◆ RECORDED DATA
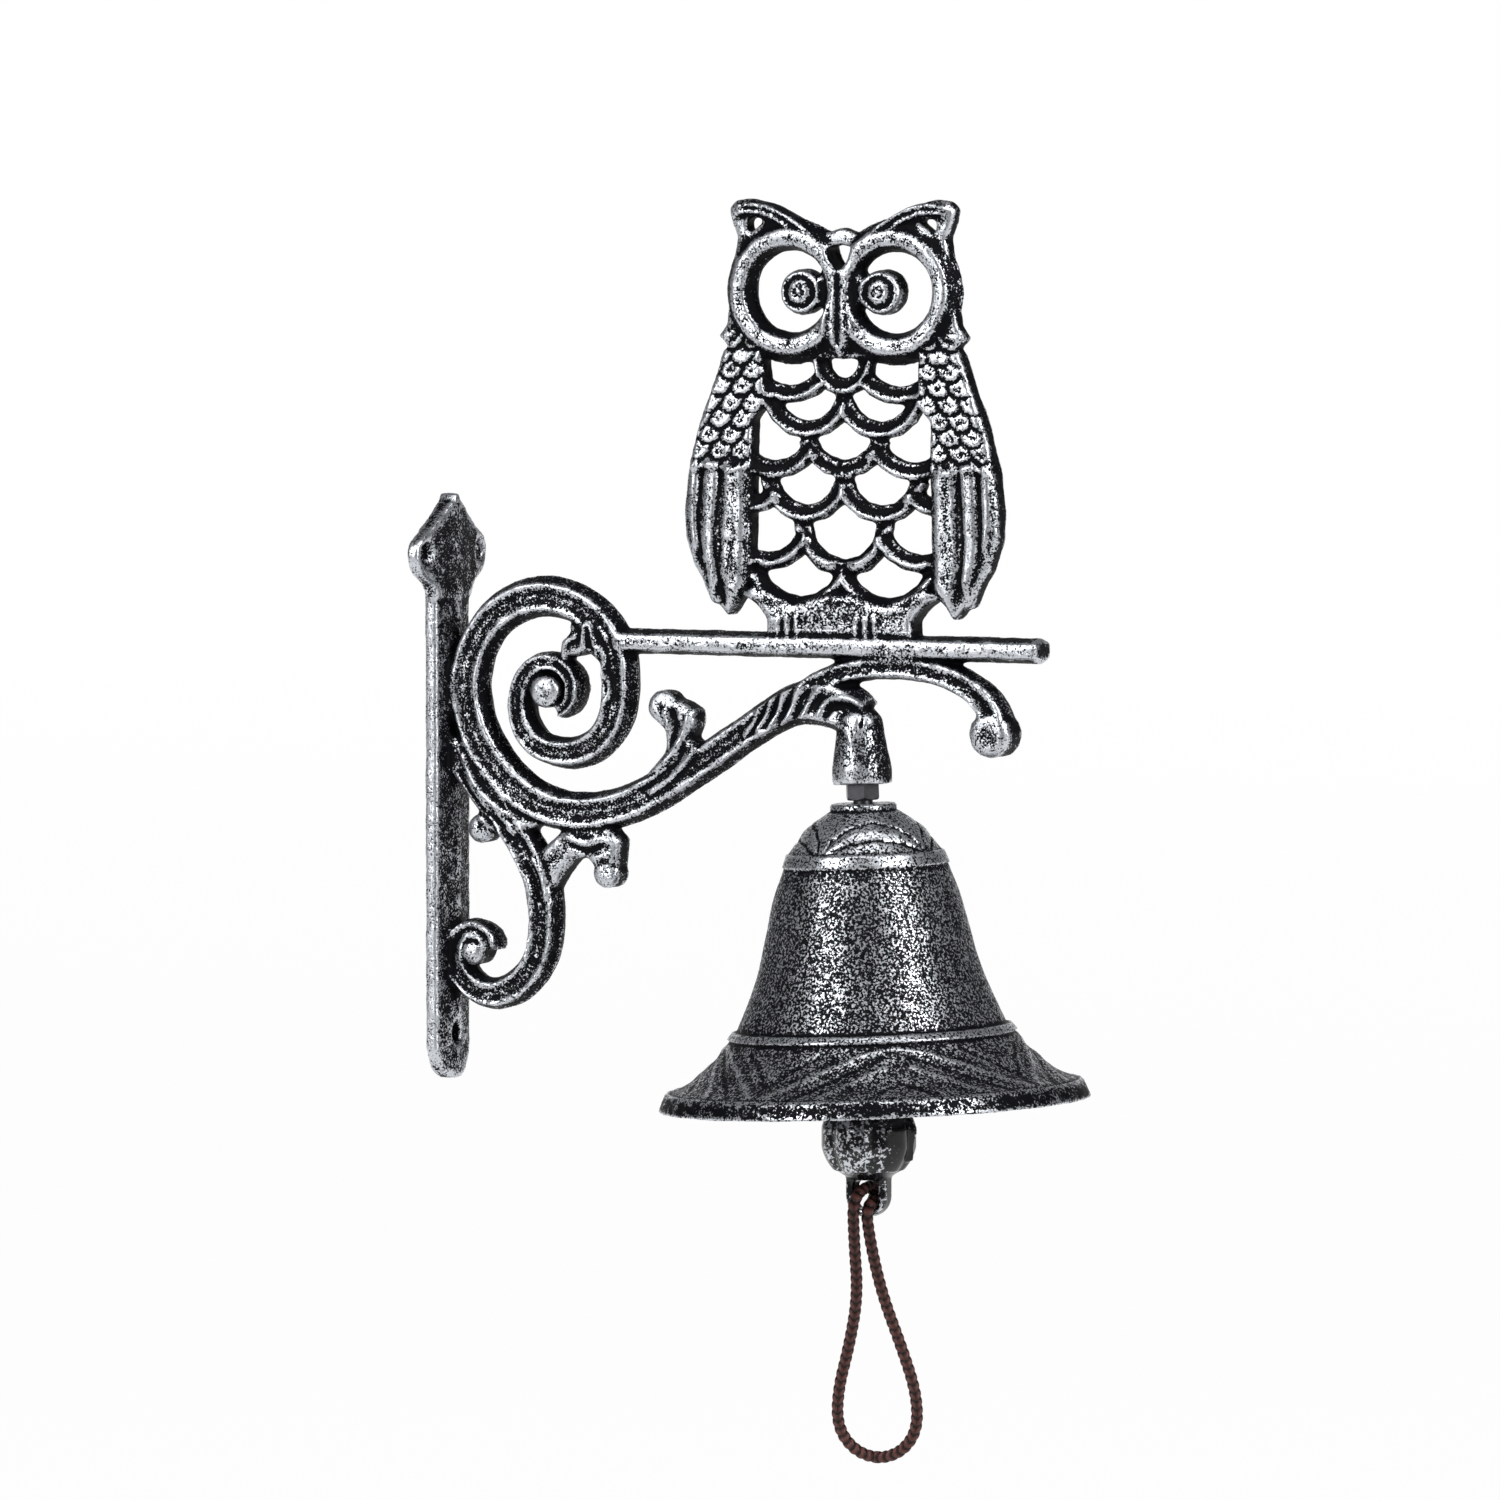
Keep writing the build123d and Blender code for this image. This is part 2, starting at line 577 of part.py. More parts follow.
print("cord radii", [round(radius, 1) for radius in radii])
with BuildPart() as pull_cord:
    with BuildLine() as cord_route:
        FilletPolyline(*route, radius=radii)
    with BuildSketch(Plane(route[0], z_dir=route[1] - route[0])):
        Circle(cord_diameter / 2)
    sweep(path=cord_route.line)
cord_length = sum(run.length for run in cord_route.edges())
print("cord", round(cord_length, 1), pull_cord.part.volume / (pi * cord_diameter ** 2 / 4 * cord_length))
pull_cord.part.label = "pull_cord"
export_step(pull_cord.part, "parts/pull_cord.step")

with BuildPart() as cord_knot:
    knot_seat = (pivot.X, lug_thickness / 2 + seat_gap, lug_hole_middle - knot_sag)
    with Locations(Location(knot_seat, (90, 0, 0))):
        Cylinder(knot_width / 2, knot_depth, align=(Align.CENTER, Align.CENTER, Align.MAX))
    chamfer(cord_knot.edges(), length=knot_depth * 0.35)
cord_knot.part.label = "cord_knot"
export_step(cord_knot.part, "parts/cord_knot.step")
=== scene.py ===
"""Looks of a cast-iron wall bell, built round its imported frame.

Metres in the scene, millimetres in the tables of sizes below. +X points away from the wall and +Z up;
the camera sees the side that faces -Y.
"""

import math

import bmesh
import bpy
import numpy as np
from mathutils import Matrix, Vector, noise


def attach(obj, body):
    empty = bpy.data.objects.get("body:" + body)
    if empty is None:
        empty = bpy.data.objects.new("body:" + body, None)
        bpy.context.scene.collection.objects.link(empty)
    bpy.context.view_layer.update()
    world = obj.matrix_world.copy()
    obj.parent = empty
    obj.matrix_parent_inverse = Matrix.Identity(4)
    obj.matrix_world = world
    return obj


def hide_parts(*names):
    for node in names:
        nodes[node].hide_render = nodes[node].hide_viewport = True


MM = 0.001
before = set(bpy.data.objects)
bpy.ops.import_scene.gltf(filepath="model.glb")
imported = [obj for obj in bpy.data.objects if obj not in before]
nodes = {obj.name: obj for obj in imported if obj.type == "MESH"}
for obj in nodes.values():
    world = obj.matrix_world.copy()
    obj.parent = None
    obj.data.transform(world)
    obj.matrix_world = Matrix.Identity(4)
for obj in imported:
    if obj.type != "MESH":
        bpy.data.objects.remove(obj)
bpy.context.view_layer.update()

# Upright axes of the hanging clapper and of the owl, in millimetres from the wall
PIVOT_X = 122.575
OWL_X = 115.7


# Shader nodes

def add_node(tree, kind, links=(), **values):
    """A node with its properties set; links are (input, output socket) and numbers are set on the inputs."""
    node = tree.nodes.new(kind)
    for key, value in values.items():
        setattr(node, key, value)
    for socket, source in links:
        if isinstance(source, (int, float, tuple)):
            node.inputs[socket].default_value = source
        else:
            tree.links.new(source, node.inputs[socket])
    return node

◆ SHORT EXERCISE
The lines to transcribe begin at the line with "4 * cord_length))" and end at the line with "bpy.context.scene.collection.objects.link(empty)"; copy them exactly, both ends included.

◆ FINAL ANSWER
print("cord", round(cord_length, 1), pull_cord.part.volume / (pi * cord_diameter ** 2 / 4 * cord_length))
pull_cord.part.label = "pull_cord"
export_step(pull_cord.part, "parts/pull_cord.step")

with BuildPart() as cord_knot:
    knot_seat = (pivot.X, lug_thickness / 2 + seat_gap, lug_hole_middle - knot_sag)
    with Locations(Location(knot_seat, (90, 0, 0))):
        Cylinder(knot_width / 2, knot_depth, align=(Align.CENTER, Align.CENTER, Align.MAX))
    chamfer(cord_knot.edges(), length=knot_depth * 0.35)
cord_knot.part.label = "cord_knot"
export_step(cord_knot.part, "parts/cord_knot.step")
=== scene.py ===
"""Looks of a cast-iron wall bell, built round its imported frame.

Metres in the scene, millimetres in the tables of sizes below. +X points away from the wall and +Z up;
the camera sees the side that faces -Y.
"""

import math

import bmesh
import bpy
import numpy as np
from mathutils import Matrix, Vector, noise


def attach(obj, body):
    empty = bpy.data.objects.get("body:" + body)
    if empty is None:
        empty = bpy.data.objects.new("body:" + body, None)
        bpy.context.scene.collection.objects.link(empty)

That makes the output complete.